Négligé par les vedettes de la glotte, insignifiant aux yeux des maquignons du disque, imperceptible aux oreilles des musicastres et des foules, l'autodidacte Ferré ne pèse pas lourd en janvier 1951. Et pourtant, le voilà subito à la tête d'un orchestre symphonique, d'un grand chœur mixte, de toute une distribution de chanteurs copains, de chanteurs lyriques et de comédiens, au-dessus de quoi brille la star Jean Gabin ; dans une création de son cru et « totale ». L'occasion rêvée et intelligemment suscitée de montrer sa valeur.
En 1950 sans doute Léo Ferré se cherche-t-il encore. Il chante avant tout pour gagner son pain quotidien. Dans le même temps, il produit, conçoit et anime avec un certain succès d'estime une nouvelle émission de musique classique à la radiodiffusion française (Musique de l'Est). Il s'essaye à la musique « sérieuse » en écrivant un opéra satirique et désabusé (La Vie d'artiste), recalé au concours Verdi de la Scala de Milan et laissé en friche depuis lors. Il lorgne du côté du théâtre musical avec son « poème » lyrique Les Noces de Londres. Il cachetonne pour le cinéma... Bref, devenir chanteur n'est qu'une piste parmi d'autres.

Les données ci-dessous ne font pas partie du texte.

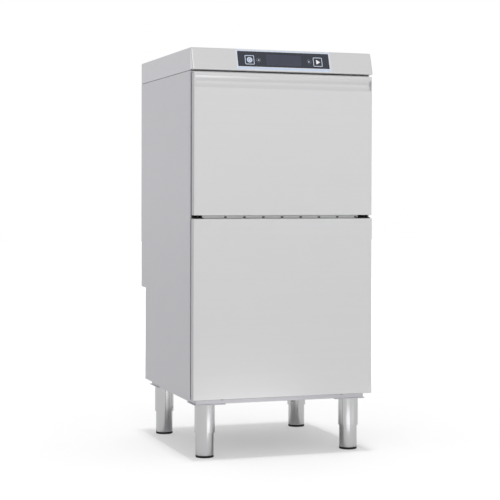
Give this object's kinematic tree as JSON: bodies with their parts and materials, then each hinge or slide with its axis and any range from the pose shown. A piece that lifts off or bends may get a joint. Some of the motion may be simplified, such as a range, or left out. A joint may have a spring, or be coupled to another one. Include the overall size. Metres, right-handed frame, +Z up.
{
  "type": "glass washer machine",
  "caption": "Tall front-loading stainless glass washer: drop-down door, sloped control fascia, lower front panel, stepped sides and adjustable tube legs.",
  "frame": {"origin": "on the floor, under the centre of the cabinet's width and depth", "axes": "+Z up, -Y out of the door, +X to the right seen from the front"},
  "size_m": [0.6, 0.62, 1.27],
  "materials": {
    "front_steel": "satin, brushed across the width",
    "side_steel": "satin, brushed",
    "inner_steel": "smooth satin",
    "leg_steel": "turned, satin",
    "zinc_steel": "dull zinc",
    "pump_metal": "cast, painted grey",
    "bezel_plastic": "silver blue, satin",
    "window_plastic": "dark blue-grey, glossy",
    "screen_plastic": "dark, slightly lighter than the window",
    "key_plastic": "dark blue-grey, glossy",
    "black_plastic": "matt",
    "grey_plastic": "matt",
    "white_plastic": "matt",
    "board_green": "solder mask",
    "black_rubber": "matt"
  },
  "bodies": {
    "cabinet": {"top_cover": "front_steel", "control_fascia": "front_steel", "control_bezel": "bezel_plastic", "control_window": "window_plastic", "display_screen": "screen_plastic", "control_board": "board_green", "left_side_panel": "side_steel", "right_side_panel": "side_steel", "rear_panel_upper": "side_steel", "rear_panel_lower": "side_steel", "lower_front_panel": "front_steel", "cabinet_screws": "zinc_steel", "front_frame": "front_steel", "drip_gutter": "inner_steel", "door_seal": "black_rubber", "hinge_brackets": "zinc_steel", "hinge_pins": "leg_steel", "hinge_covers": "black_plastic", "door_springs": "zinc_steel", "spring_anchors": "zinc_steel", "door_switch": "grey_plastic", "base_frame": "side_steel", "chassis_posts": "zinc_steel", "leg_sleeves": "leg_steel", "wash_chamber": "inner_steel", "wash_tank": "inner_steel", "tank_filter": "inner_steel", "arm_spindles": "grey_plastic", "arm_nuts": "grey_plastic", "rack_guides": "inner_steel", "wash_pump": "pump_metal", "water_pipes": "grey_plastic", "rinse_boiler": "inner_steel", "heating_elements": "zinc_steel", "dosing_pump": "grey_plastic", "electrical_box": "grey_plastic", "inlet_valve": "white_plastic", "drain_outlet": "grey_plastic", "cable_gland": "black_plastic"},
    "door": {"door_outer_skin": "front_steel", "door_inner_skin": "inner_steel", "door_hinge_arms": "zinc_steel", "door_knuckles": "black_plastic", "door_magnet": "grey_plastic"},
    "power_key_body": {"power_key": "key_plastic"},
    "menu_key_body": {"menu_key": "key_plastic"},
    "select_key_body": {"select_key": "key_plastic"},
    "start_key_body": {"start_key": "key_plastic"},
    "front_left_foot_body": {"front_left_foot": "leg_steel"},
    "front_right_foot_body": {"front_right_foot": "leg_steel"},
    "rear_left_foot_body": {"rear_left_foot": "leg_steel"},
    "rear_right_foot_body": {"rear_right_foot": "leg_steel"},
    "overflow": {"overflow_pipe": "grey_plastic"},
    "lower_wash": {"lower_wash_arm": "inner_steel"},
    "lower_rinse": {"lower_rinse_arm": "inner_steel"},
    "upper_wash": {"upper_wash_arm": "inner_steel"},
    "upper_rinse": {"upper_rinse_arm": "inner_steel"},
    "pump_shaft": {"pump_rotor": "leg_steel"},
    "dosing_wheel": {"dosing_rotor": "white_plastic"}
  },
  "joints": [
    {"name": "door_hinge", "type": "hinge", "parent": "cabinet", "child": "door", "pos_m": [0, -0.297, 0.762], "axis": [1, 0, 0], "range_deg": [0, 90], "stiffness_Nm_per_rad": 4.5, "springref_deg": -11.46, "deforming": ["door_springs"]},
    {"name": "power_press", "type": "slide", "parent": "cabinet", "child": "power_key_body", "axis": [0, 0.954, -0.2998], "range_m": [0, 0.0008], "stiffness_N_per_m": 400, "springref_m": -0.001},
    {"name": "menu_press", "type": "slide", "parent": "cabinet", "child": "menu_key_body", "axis": [0, 0.954, -0.2998], "range_m": [0, 0.0008], "stiffness_N_per_m": 150, "springref_m": -0.002},
    {"name": "select_press", "type": "slide", "parent": "cabinet", "child": "select_key_body", "axis": [0, 0.954, -0.2998], "range_m": [0, 0.0008], "stiffness_N_per_m": 150, "springref_m": -0.002},
    {"name": "start_press", "type": "slide", "parent": "cabinet", "child": "start_key_body", "axis": [0, 0.954, -0.2998], "range_m": [0, 0.0008], "stiffness_N_per_m": 400, "springref_m": -0.001},
    {"name": "front_left_level", "type": "slide", "parent": "cabinet", "child": "front_left_foot_body", "axis": [0, 0, -1], "range_m": [-0.02, 0.03]},
    {"name": "front_right_level", "type": "slide", "parent": "cabinet", "child": "front_right_foot_body", "axis": [0, 0, -1], "range_m": [-0.02, 0.03]},
    {"name": "rear_left_level", "type": "slide", "parent": "cabinet", "child": "rear_left_foot_body", "axis": [0, 0, -1], "range_m": [-0.02, 0.03]},
    {"name": "rear_right_level", "type": "slide", "parent": "cabinet", "child": "rear_right_foot_body", "axis": [0, 0, -1], "range_m": [-0.02, 0.03]},
    {"name": "overflow_lift", "type": "slide", "parent": "cabinet", "child": "overflow", "axis": [0, 0, 1], "range_m": [0, 0.02]},
    {"name": "lower_wash_spin", "type": "hinge", "parent": "cabinet", "child": "lower_wash", "pos_m": [0, -0.02, 0.7995], "axis": [0, 0, 1], "continuous": true},
    {"name": "lower_rinse_spin", "type": "hinge", "parent": "cabinet", "child": "lower_rinse", "pos_m": [0, -0.02, 0.812], "axis": [0, 0, 1], "continuous": true},
    {"name": "upper_wash_spin", "type": "hinge", "parent": "cabinet", "child": "upper_wash", "pos_m": [0, -0.02, 1.1565], "axis": [0, 0, 1], "continuous": true},
    {"name": "upper_rinse_spin", "type": "hinge", "parent": "cabinet", "child": "upper_rinse", "pos_m": [0, -0.02, 1.144], "axis": [0, 0, 1], "continuous": true},
    {"name": "pump_spin", "type": "hinge", "parent": "cabinet", "child": "pump_shaft", "pos_m": [-0.12, -0.1, 0.33], "axis": [0, 1, 0], "continuous": true},
    {"name": "dosing_spin", "type": "hinge", "parent": "cabinet", "child": "dosing_wheel", "pos_m": [-0.225, -0.235, 0.52], "axis": [0, 1, 0], "continuous": true}
  ]
}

De même le narrateur révolté de De sacs et de cordes (DSDC) est balloté entre diverses expériences, divers choix. Ne se fixant sur rien, il estime avoir raté sa vie, et se laisse finalement corrompre par la société bourgeoise en faisant de l'Argent son unique motivation, au prix d'un art prostitué. À n'en pas douter Ferré l'irrésolu projette là ses angoisses du moment, œuvre de circonstance ou pas.
Diffusé dans le cadre de l'émission Les Lundis de Paris, ce grand patchwork de poèmes, de chansons ou de mélodies déjà existantes ou en chantier, que Léo parvient à rendre cohérent par sa narration, tombe à point nommé pour « résoudre » l'apparente dispersion de son auteur, dont il procède et dont il témoigne, ne serait-ce que par son hétérogénéité génétique et l'enjeu d'écriture « cubiste » qui en découle. En permettant à Léo de prendre possession de ses moyens — musicien, prosateur, collagiste... — cette première œuvre d'envergure à exister publiquement avivera ses ambitions de musicien pour les années à venir. Sans DSDC, y aurait-il eu La Chanson du mal-aimé ?
Laboratoire formel, pastiche ludique des récits de genre, mais aussi fable existentialiste et profession de foi libertaire, DSDC est tout cela à la fois. Cette création est une étape importante dans le cheminement artistique de Léo Ferré, servi ici par un Gabin au top. Oubliée dans les archives durant maintes décennies, la voilà ressuscitée pour notre plus grand bonheur.